The major proportions of the postscript are the reverse of the tale. Here, the Yankee and his values are triumphant; the shabby Dutchman in that world can only recreate the past as an idle diversion and one whose meaning is not comprehended. And yet within the postscript the Yankee is defeated once again, for the Dutchman responds to his questioner with a triumphant leer and overwhelms him with a weapon which has a comfortable place in the work of at least one writer of burlesque comedy—a nonsense syllogism.

How shall we finally read the final line—“Faith, sir … as to that matter, I don't believe one-half of it myself” (RS, 385)? It would be tempting to hear Irving defending his Dutch American vision as American imagining, made up in defiance of American fact but still meaningful, still valuable. It is more likely, however, that in this statement Irving is gently bidding farewell to his career as an American writer and a writer of burlesque comedy.

Notes

  1. The tag to this tale associates American dreaming with the activity of the inhabitants of James Thomson's “Castle of Indolence.”

  2. By not having The History in mind, Hedges reads the passage from “Sleepy Hollow” as the expression of Crane's desire for a home of his own (Washington Irving, p. 142). On the contrary, it expresses the Yankee's “rambling propensity.”

  3. Hedges, Washington Irving, pp. 141-42. Because Robert A. Bone interprets Crane as a serious “symbol of man's higher aspirations”—“Irving's Headless Hessian,” American Quarterly, XV (Summer, 1963), 167-75—he is forced to see Brom Bones, who frolics through the tale, as “the embodiment … of mercenary values which threaten to engulf the imagination.”

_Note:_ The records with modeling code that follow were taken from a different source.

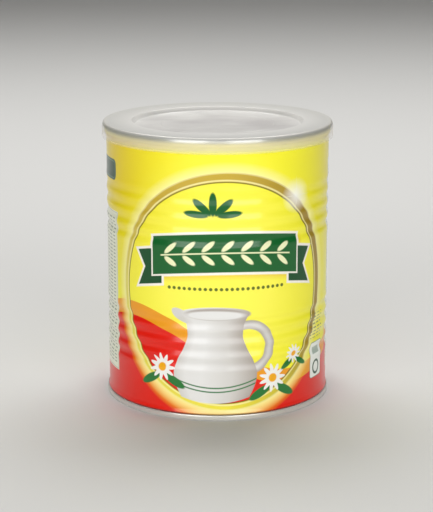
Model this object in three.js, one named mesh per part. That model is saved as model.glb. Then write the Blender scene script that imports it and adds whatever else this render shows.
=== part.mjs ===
// A shut tin of milk powder: a beaded steel can with a seamed ring at each end, a foil seal in its
// mouth and a push-on plastic lid. Millimetres, +Z up. The origin is the centre of the circle that
// the can stands on, and the front of the print faces -Y.
import * as THREE from "three";

const SEGMENTS = 56; // steps round the axis of every turned piece
const FOLD_STEPS = 2; // steps in each rounded edge of a seam
const FIT_GAP = 0.3; // clearance left between pieces that touch on the real tin

// The can as a whole
const BODY_RADIUS = 49.5;
const TIN_HEIGHT = 123.8; // up to the top face of the lid's rim

// The double seams, where an end and the body are folded into each other
const BASE_SEAM_HEIGHT = 2.4;
const BASE_SEAM_RADIUS = 50.35;
const TOP_SEAM_HEIGHT = 3.0;
const TOP_SEAM_RADIUS = 50.15;
const SEAM_THICKNESS = 1.45;
const SEAM_FOLD_RADIUS = 0.45; // round edges of the folded metal
const SHEET = 0.4; // thickness that the ends are given
const BODY_FLARE = 0.45; // how far the wall opens where it runs into a seam
const BODY_FLARE_HEIGHT = 2.6;
const FLARE_STEPS = 4;

// The base end: a panel sunk inside its seam, with a countersink groove round it
const BASE_COUNTERSINK_DEPTH = 3.4;
const BASE_PANEL_DEPTH = 2.5;
const BASE_COUNTERSINK_WIDTH = 1.6;
const BASE_STEP_RADIUS = 37.0; // a pressed step in the panel, which lets it flex
const BASE_STEP_HEIGHT = 0.5;

// The beads rolled into the wall, in two groups: the height of the lowest groove of a group, the
// distance between grooves, the depth of each groove below the plain wall from the lowest up, and
// how far the ridges beside the grooves stand proud of it
const LOWER_BEADS = { first: 24.9, pitch: 6.08, depths: [0.48, 0.48, 0.48, 0.46], ridge: 0.16 };
const UPPER_BEADS = { first: 79.4, pitch: 6.1, depths: [0.56, 0.44, 0.36, 0.26], ridge: 0.12 };
const STEPS_PER_BEAD = 4;

// The lid: a flat rim round a sunk panel, a rounded corner and a skirt that snaps under the seam
const LID_WALL = 0.85;
const LID_RADIUS = 51.25;
const LID_SKIRT_HEIGHT = 6.85;
const LID_SKIRT_FLARE = 0.15;
const LID_CORNER = 1.0;
const LID_RECESS_RADIUS = 37.9; // where the rim ends
const LID_RECESS_DEPTH = 1.9;
const LID_RECESS_SLOPE = 1.0; // how much narrower the panel is than the mouth of its recess
const LID_EDGE = 0.45; // rounding where the rim turns down into the recess
const LID_SNAP = 0.5; // how far the snap bead stands in from the skirt
const LID_SNAP_HEIGHT = 1.1;

// The mouth: a steel ring with a rolled inner edge, closed by a foil membrane stuck under it
const RING_MOUTH_RADIUS = 43.0;
const RING_CURL_RADIUS = 0.7;
const RING_DROP = 2.9; // from the top of the seam down to the ring's flat underside
const FOIL_THICKNESS = 0.3;
const FOIL_RADIUS = 46.6;

// Heights that follow from those sizes
const LID_UNDERSIDE = TIN_HEIGHT - LID_WALL;
const TOP_SEAM_TOP = LID_UNDERSIDE - FIT_GAP;
const TOP_SEAM_BOTTOM = TOP_SEAM_TOP - TOP_SEAM_HEIGHT;
const RING_UNDERSIDE = TOP_SEAM_TOP - RING_DROP;
const FOIL_TOP = RING_UNDERSIDE - FIT_GAP;
const CONTENTS_TOP = FOIL_TOP - FOIL_THICKNESS - FIT_GAP;

// Points of an arc in the (radius, height) plane. Angles in degrees: 0 points outwards, 90 up.
function arc(centreRadius, centreHeight, radius, from, to, steps) {
  return Array.from({ length: steps + 1 }, (_, i) => {
    const angle = THREE.MathUtils.degToRad(from + ((to - from) * i) / steps);
    return [centreRadius + radius * Math.cos(angle), centreHeight + radius * Math.sin(angle)];
  });
}

// A smooth hump: 1 at its centre, 0 from halfWidth on.
function hump(distance, halfWidth) {
  const share = Math.min(Math.abs(distance) / halfWidth, 1);
  return 0.5 * (1 + Math.cos(Math.PI * share));
}

// How far a group of beads moves the wall in or out at a height.
function beadOffset(beads, height) {
  const halfPitch = beads.pitch / 2;
  let offset = beads.ridge * hump(height - (beads.first - halfPitch), halfPitch);
  beads.depths.forEach((depth, i) => {
    const groove = beads.first + beads.pitch * i;
    offset -= depth * hump(height - groove, halfPitch);
    offset += beads.ridge * hump(height - (groove + halfPitch), halfPitch);
  });
  return offset;
}

// The heights at which the wall's profile has a point, over one group of beads.
function beadHeights(beads) {
  const steps = STEPS_PER_BEAD * (beads.depths.length + 1);
  const start = beads.first - beads.pitch;
  return Array.from({ length: steps + 1 }, (_, i) => start + (i * beads.pitch) / STEPS_PER_BEAD);
}

// A closed solid turned round +Z from a profile of [radius, height] points. The profile runs from
// the axis, under the piece and up its outside, back to the axis.
function turned(name, profile, look) {
  const points = profile.map(([radius, height]) => new THREE.Vector2(radius, height));
  const geometry = new THREE.LatheGeometry(points, SEGMENTS);
  geometry.rotateX(Math.PI / 2);
  const mesh = new THREE.Mesh(geometry, new THREE.MeshStandardMaterial(look));
  mesh.name = name;
  return mesh;
}

// The printed steel body. The tin is shut and full, so it is solid between its two ends.
function tinBody() {
  const floor = BASE_COUNTERSINK_DEPTH + SHEET + FIT_GAP;
  const wallBottom = BASE_SEAM_HEIGHT + FIT_GAP;
  const wallTop = TOP_SEAM_BOTTOM - FIT_GAP;
  const insideBaseEnd = BASE_SEAM_RADIUS - SEAM_THICKNESS + FIT_GAP;
  const insideTopRing = TOP_SEAM_RADIUS - SEAM_THICKNESS - SHEET - FIT_GAP;
  const flare = (from, direction) =>
    Array.from({ length: FLARE_STEPS + 1 }, (_, i) => {
      const rise = (i * BODY_FLARE_HEIGHT) / FLARE_STEPS;
      return [BODY_RADIUS + BODY_FLARE * hump(rise, BODY_FLARE_HEIGHT), from + direction * rise];
    });
  const beads = [LOWER_BEADS, UPPER_BEADS].flatMap((group) =>
    beadHeights(group).map((height) => [BODY_RADIUS + beadOffset(group, height), height]),
  );
  return turned(
    "tin_body",
    [
      [0, floor],
      [insideBaseEnd - SHEET, floor],
      [insideBaseEnd, wallBottom],
      ...flare(wallBottom, 1),
      ...beads,
      ...flare(wallTop, -1).reverse(),
      [insideTopRing, wallTop],
      [insideTopRing, CONTENTS_TOP],
      [0, CONTENTS_TOP],
    ],
    { color: 0xf7ee52, roughness: 0.28, metalness: 0.1 },
  );
}

// The bare steel base end, seen as the bright band that the tin stands on.
function baseEnd() {
  const outer = BASE_SEAM_RADIUS;
  const inner = BASE_SEAM_RADIUS - SEAM_THICKNESS;
  const fold = SEAM_FOLD_RADIUS;
  const grooveInner = inner - BASE_COUNTERSINK_WIDTH;
  const panelEdge = grooveInner - (BASE_COUNTERSINK_DEPTH - BASE_PANEL_DEPTH);
  const stepEdge = BASE_STEP_RADIUS - BASE_STEP_HEIGHT;
  const stepDepth = BASE_PANEL_DEPTH - BASE_STEP_HEIGHT;
  return turned(
    "base_end",
    [
      [0, stepDepth],
      [stepEdge, stepDepth],
      [BASE_STEP_RADIUS, BASE_PANEL_DEPTH],
      [panelEdge, BASE_PANEL_DEPTH],
      [grooveInner, BASE_COUNTERSINK_DEPTH],
      [inner - SHEET, BASE_COUNTERSINK_DEPTH],
      ...arc(inner + fold, fold, fold, 180, 270, FOLD_STEPS),
      ...arc(outer - fold, fold, fold, 270, 360, FOLD_STEPS),
      ...arc(outer - fold, BASE_SEAM_HEIGHT - fold, fold, 0, 90, FOLD_STEPS),
      [inner, BASE_SEAM_HEIGHT],
      [inner - SHEET, BASE_COUNTERSINK_DEPTH + SHEET],
      [grooveInner, BASE_COUNTERSINK_DEPTH + SHEET],
      [panelEdge, BASE_PANEL_DEPTH + SHEET],
      [BASE_STEP_RADIUS, BASE_PANEL_DEPTH + SHEET],
      [stepEdge, stepDepth + SHEET],
      [0, stepDepth + SHEET],
    ],
    { color: 0xc8c8c4, roughness: 0.3, metalness: 0.9 },
  );
}

// The steel ring seamed on the top of the body, with the round mouth of the tin in it.
function topRing() {
  const outer = TOP_SEAM_RADIUS;
  const inner = TOP_SEAM_RADIUS - SEAM_THICKNESS;
  const fold = SEAM_FOLD_RADIUS;
  const curl = RING_CURL_RADIUS;
  const curlHeight = RING_UNDERSIDE + curl;
  const ringTop = RING_UNDERSIDE + SHEET;
  const profile = [
    [inner - SHEET, RING_UNDERSIDE],
    [inner, TOP_SEAM_BOTTOM],
    ...arc(outer - fold, TOP_SEAM_BOTTOM + fold, fold, 270, 360, FOLD_STEPS),
    ...arc(outer - fold, TOP_SEAM_TOP - fold, fold, 0, 90, FOLD_STEPS),
    ...arc(inner + fold, TOP_SEAM_TOP - fold, fold, 90, 180, FOLD_STEPS),
    [inner - SHEET, ringTop],
    [RING_MOUTH_RADIUS + 2 * curl, ringTop],
    ...arc(RING_MOUTH_RADIUS + curl, curlHeight, curl, 0, 270, 6),
  ];
  return turned("top_ring", [...profile, profile[0]], {
    color: 0xc4c4c0,
    roughness: 0.32,
    metalness: 0.9,
  });
}

// The foil membrane that keeps the powder fresh until the tin is opened.
function foilSeal() {
  return turned(
    "foil_seal",
    [
      [0, FOIL_TOP - FOIL_THICKNESS],
      [FOIL_RADIUS, FOIL_TOP - FOIL_THICKNESS],
      [FOIL_RADIUS, FOIL_TOP],
      [0, FOIL_TOP],
    ],
    { color: 0xcfd0cf, roughness: 0.35, metalness: 0.85 },
  );
}

// The milky see-through lid.
function lid() {
  const skirtBottom = TIN_HEIGHT - LID_SKIRT_HEIGHT;
  const flaredRadius = LID_RADIUS + LID_SKIRT_FLARE;
  const inside = LID_RADIUS - LID_WALL;
  const insideBottom = flaredRadius - LID_WALL;
  const panelTop = TIN_HEIGHT - LID_RECESS_DEPTH;
  const panelRadius = LID_RECESS_RADIUS - LID_RECESS_SLOPE;
  const innerCorner = 0.4;
  const snapTop = TOP_SEAM_BOTTOM - FIT_GAP;
  const snapMiddle = snapTop - LID_SNAP_HEIGHT / 2;
  const skirtEdge = LID_WALL / 2;
  return turned(
    "lid",
    [
      [0, panelTop - LID_WALL],
      [panelRadius, panelTop - LID_WALL],
      [LID_RECESS_RADIUS + LID_EDGE, LID_UNDERSIDE],
      ...arc(inside - innerCorner, LID_UNDERSIDE - innerCorner, innerCorner, 90, 0, 2),
      [inside, snapTop],
      [inside - LID_SNAP, snapMiddle],
      [inside, snapTop - LID_SNAP_HEIGHT],
      ...arc(insideBottom + skirtEdge, skirtBottom + skirtEdge, skirtEdge, 180, 360, 4),
      [LID_RADIUS, skirtBottom + LID_SKIRT_HEIGHT / 3],
      ...arc(LID_RADIUS - LID_CORNER, TIN_HEIGHT - LID_CORNER, LID_CORNER, 0, 90, 5),
      ...arc(LID_RECESS_RADIUS + LID_EDGE, TIN_HEIGHT - LID_EDGE, LID_EDGE, 90, 150, 3),
      [panelRadius, panelTop],
      [0, panelTop],
    ],
    { color: 0xe4e2dc, roughness: 0.35, metalness: 0, transparent: true, opacity: 0.6 },
  );
}

const tin = new THREE.Group();
tin.add(tinBody(), baseEnd(), topRing(), foilSeal(), lid());

export default tin;
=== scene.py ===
# %% [markdown]
# # A tin of milk powder
#
# The real object is a shut steel can, 99 mm across, with beads rolled into its wall, a bare seam
# round its foot, a glossy print and a milky plastic lid. The solids come packed from the part's
# CAD source. Here every visible piece gets its fine surface and its finish.

import math

import bmesh
import bpy
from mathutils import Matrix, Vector


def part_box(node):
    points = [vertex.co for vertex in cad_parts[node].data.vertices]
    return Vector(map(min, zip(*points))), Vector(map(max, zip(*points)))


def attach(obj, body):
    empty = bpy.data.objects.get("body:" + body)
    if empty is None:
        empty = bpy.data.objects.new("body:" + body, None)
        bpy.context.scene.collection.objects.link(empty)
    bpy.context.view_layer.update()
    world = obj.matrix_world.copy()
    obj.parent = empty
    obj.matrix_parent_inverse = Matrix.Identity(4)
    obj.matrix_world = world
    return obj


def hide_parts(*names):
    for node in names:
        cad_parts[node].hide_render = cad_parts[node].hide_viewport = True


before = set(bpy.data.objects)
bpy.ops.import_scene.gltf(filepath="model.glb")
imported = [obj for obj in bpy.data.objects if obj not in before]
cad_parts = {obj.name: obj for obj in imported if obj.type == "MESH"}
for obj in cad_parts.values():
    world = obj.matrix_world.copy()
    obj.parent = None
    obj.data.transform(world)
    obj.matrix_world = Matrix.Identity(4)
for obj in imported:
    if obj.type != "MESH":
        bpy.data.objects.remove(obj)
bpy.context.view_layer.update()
print("nodes:", sorted(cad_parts))

# %% [markdown]
# ## Sizes from the frame
#
# A piece that replaces a CAD solid has to stay inside it, so its sizes are read from the solids'
# own boxes. Only what a box can't tell, such as the roundness of an edge, is a number of its own.
# Blender works in metres, so sizes in millimetres are multiplied by MM.

# %% Sizes
MM = 0.001
FIT_GAP = 0.3 * MM  # what the solids leave between pieces that touch


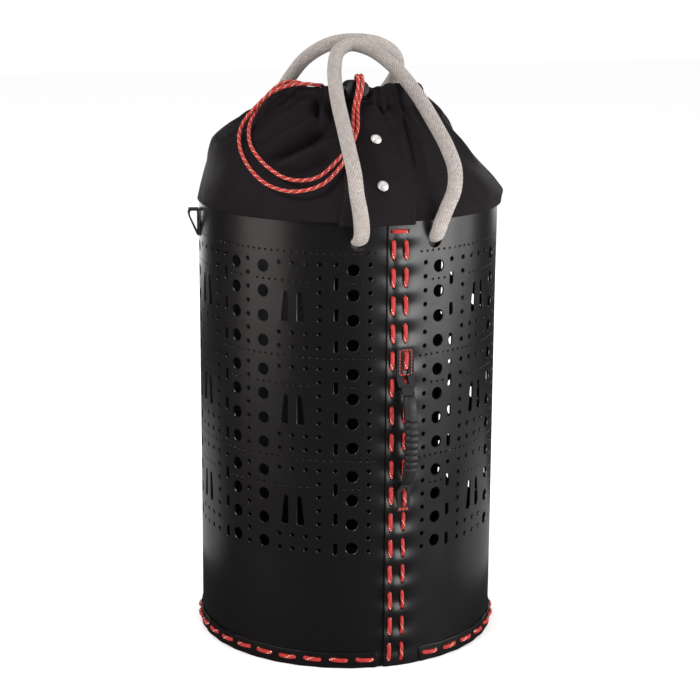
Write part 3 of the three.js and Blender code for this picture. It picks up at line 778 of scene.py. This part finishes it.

  4. The choice of the Hessian may have been an unfortunate one on Irving's part, if it reminds us of Paine's ravishers in Common Sense, although Franklin took a more sympathetic view toward these mercenaries. The choice of André strikes deeper chords of ambivalence. It must be significant that our first important Revolutionary drama, William Dunlap's André, should celebrate the death of a noble and virtuous, and innocent, British spy.